Encarnacion breaks out with 200th home run

Edwin Encarnacion belted two of Toronto’s five home runs as the Blue Jays overpowered the Philadelphia Phillies 12-6 on Thursday night at Rogers Centre for their fifth straight win.

TORONTO — Thursday night’s win against the Philadelphia Phillies couldn’t have gone a whole lot better for the Toronto Blue Jays, who are continuing to show impressive power up and down the lineup.

The 12-6 win included a bit of everything for the Blue Jays, now above the .500 mark after winning five consecutive games. On the pitching side, there was a quality start from R.A. Dickey and the impressive Rogers Centre debut of Marcus Stroman. On offence there was a home run from Adam Lind in his first game back from the disabled list, another round tripper for the streaking Colby Rasmus and yet another homer from Juan Francisco, who’s looking more and more like a valuable player.

But Edwin Encarnacion’s two-home run night was undoubtedly the most encouraging sign of all for the Blue Jays, who improved to 18-17 in front of 18,158 by sweeping the Phillies out of town. Encarnacion blasted his 200th career home run in the second inning and followed it up with a second homer in the seventh inning. By the end of the game, Encarnacion had three hits and a .257/.344/.493 batting line, erasing memories of a slow start.

“It’s something we knew we could do,” Encarnacion said with third base coach Luis Rivera interpreting. “We’ve got a good ballclub and we have a lot of guys that can swing the bat. If we continue swinging the bat the way we are now, we’re going to have a great year.”

Looking back a few years makes the 200 home run plateau all the more impressive. Though Encarnacion has established himself as one of the game’s top right-handed bats, it wasn’t all that long ago that he was battling for his roster spot. The Blue Jays designated Encarnacion for assignment four years ago and the Athletics non-tendered him after claiming him on waivers later in 2010. Encarnacion was proud to reach and surpass the 200 home run mark against some long odds.
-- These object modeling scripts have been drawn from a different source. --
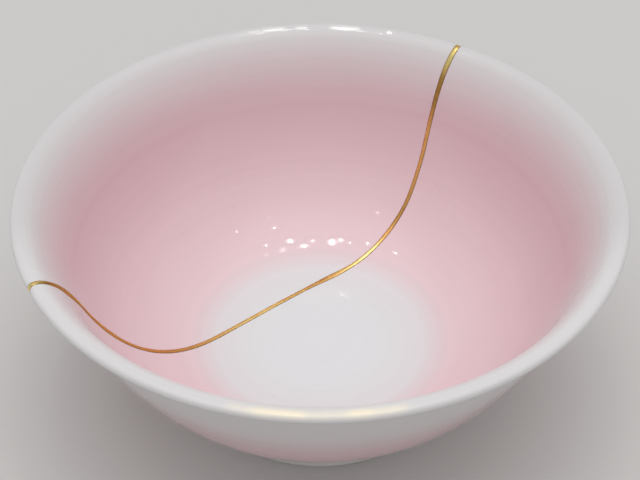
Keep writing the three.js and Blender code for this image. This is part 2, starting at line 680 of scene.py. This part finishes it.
def foot_points(sizes, fillet_top, wall_slope):
    """The outside of the foot, its underside and the recess inside it, in to the axis."""
    outside = sizes.foot_diameter / 2
    inside_low = outside - sizes.foot_ring_width
    inside_high = inside_low - sizes.foot_inner_inset
    ceiling = sizes.floor_height - sizes.floor_thickness
    edge = sizes.foot_edge_radius
    fillet = sizes.foot_fillet
    corner = Vector((outside, fillet_top.y - wall_slope * (fillet_top.x - outside)))
    side_top = Vector((outside, corner.y - fillet))
    side_foot = Vector((outside, edge))
    under_outer = Vector((outside - edge, 0))
    under_inner = Vector((inside_low + edge, 0))
    recess_foot = Vector((inside_low, edge))
    recess_top = Vector((inside_high, ceiling - fillet))
    ceiling_edge = Vector((inside_high - fillet, ceiling))
    points = bend_points(fillet_top, corner, side_top, FILLET_STEPS)
    points += line_points(side_top, side_foot, FOOT_SIDE_STEPS)
    points += bend_points(side_foot, Vector((outside, 0)), under_outer, FOOT_EDGE_STEPS)
    points += line_points(under_outer, under_inner, FOOT_SIDE_STEPS)
    points += bend_points(under_inner, Vector((inside_low, 0)), recess_foot, FOOT_EDGE_STEPS)
    points += line_points(recess_foot, recess_top, FOOT_SIDE_STEPS)
    points += bend_points(recess_top, Vector((inside_high, ceiling)), ceiling_edge, FILLET_STEPS)
    points += line_points(ceiling_edge, Vector((0, ceiling)), CEILING_STEPS)
    return points


def bowl_section(sizes):
    """The section from the middle of the floor out over the lip and back under the foot to the axis."""
    cup, flare = wall_curves(sizes)
    wall = sizes.wall_thickness
    fillet_radius = sizes.foot_diameter / 2 + sizes.foot_fillet
    fillet_share = share_at_radius(cup, fillet_radius, wall)
    fillet_top = point_in_wall(cup, fillet_share, wall)
    direction = curve_direction(cup, fillet_share)
    centre = Vector((0, sizes.floor_height))
    points = [centre]
    points += line_points(centre, cup[0], FLOOR_STEPS)
    points += wall_points(cup, 0, 1, CUP_STEPS, 0)
    points += wall_points(flare, 0, 1, FLARE_STEPS, 0)
    points += lip_points(sizes)
    points.append(point_in_wall(flare, 1, wall))
    points += wall_points(flare, 1, 0, FLARE_STEPS, wall)
    points += wall_points(cup, 1, fillet_share, CUP_STEPS, wall)
    points += foot_points(sizes, fillet_top, direction.y / direction.x)
    return points


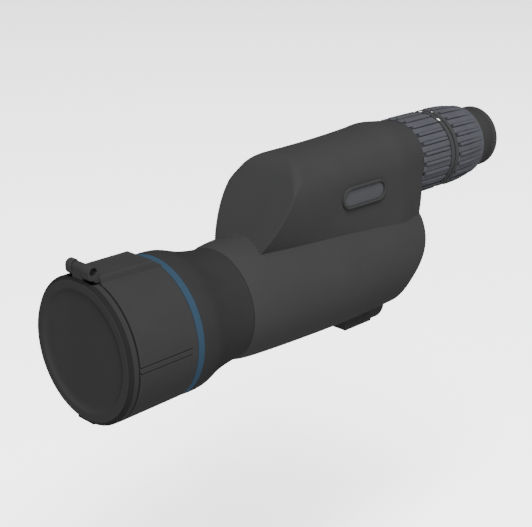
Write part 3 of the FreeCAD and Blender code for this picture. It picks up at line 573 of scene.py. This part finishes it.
# ---- armour, badge, foot ------------------------------------------------------------
FOOT_HALF_X = 18.0
HEEL_START_Y, HEEL_END_Y = 14.2, RING_Y + 223.0
HEEL_BOTTOM, HEEL_TOP = 1.2, 24.0
HEEL_ROUND = 9.0


def heel():
    """Moulded heel behind the foot plate, rounded up at its end."""
    end = circle(HEEL_END_Y - HEEL_ROUND, HEEL_BOTTOM + HEEL_ROUND, HEEL_ROUND, 12, -90.0, 0.0)
    outline = [(HEEL_START_Y, HEEL_BOTTOM)] + end + [(HEEL_END_Y, HEEL_TOP), (HEEL_START_Y, HEEL_TOP)]
    return prism("heel", outline, -FOOT_HALF_X, FOOT_HALF_X, 0.9)


BADGE_Y = 177.3
BADGE_RISE = 61.6
BADGE_LENGTH = 47.0
BADGE_HEIGHT = 16.6


def badge_path(inset):
    """Slot-shaped path on the side wall: offsets along y and z from the badge's centre."""
    r = BADGE_HEIGHT / 2 - inset
    half = BADGE_LENGTH / 2 - BADGE_HEIGHT / 2
    return circle(half, 0.0, r, 26, -90.0, 90.0) + circle(-half, 0.0, r, 26, 90.0, 270.0)


def badge_row(inset, proud):
    """One ring of points that follows the wall, `proud` above it."""
    row = []
    for dy, dz in badge_path(inset):
        y, z = BADGE_Y + dy, BADGE_RISE + dz
        row.append((wall_half_width(np.array(y), np.array(z)) + proud, RING_Y + y, OBJ_Z + z))
    return row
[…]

“There were tough years and I had to work through it,” Encarnacion said. “I learned from those years, but they made me a better player. I knew deep down that I was capable of being the player I am now.”

More importantly for the 2014 Blue Jays, Encarnacion is hitting again. He started the season slowly, struggling to find his power stroke and striking out more than usual. But his .837 on-base plus slugging is well above the MLB average of .707, an impressive uptick considering Encarnacion’s OPS was hovering around .670 until two weeks ago.

Francisco, meanwhile, has started his Blue Jays career on a tear with five home runs in his first 17 games. While it’ll be more difficult to work him into the lineup once Brett Lawrie returns this weekend, manager John Gibbons promises to find a way to get him at-bats nonetheless.

“He deserves it,” Gibbons said. “We’re better with him in there, I would say.”

Francisco’s power is just one of the many reasons that Toronto’s lineup has averaged five runs per game this year.

“We’re some kind of hot right now,” Gibbons said. “Realistically, if you look at the way the lineup is, there are some pretty good hitters in there and they’re all swinging it. It’s dangerous. Of course you put us in this ballpark, and it’s home run heaven.”

The Blue Jays aren’t going to out-pitch the best teams in the American League, which is why their lineup is so crucial to their success. With contributions coming from up and down the batting order and a breakout game from Encarnacion, the Blue Jays can legitimately hope to remain one of the best offensive teams in the league.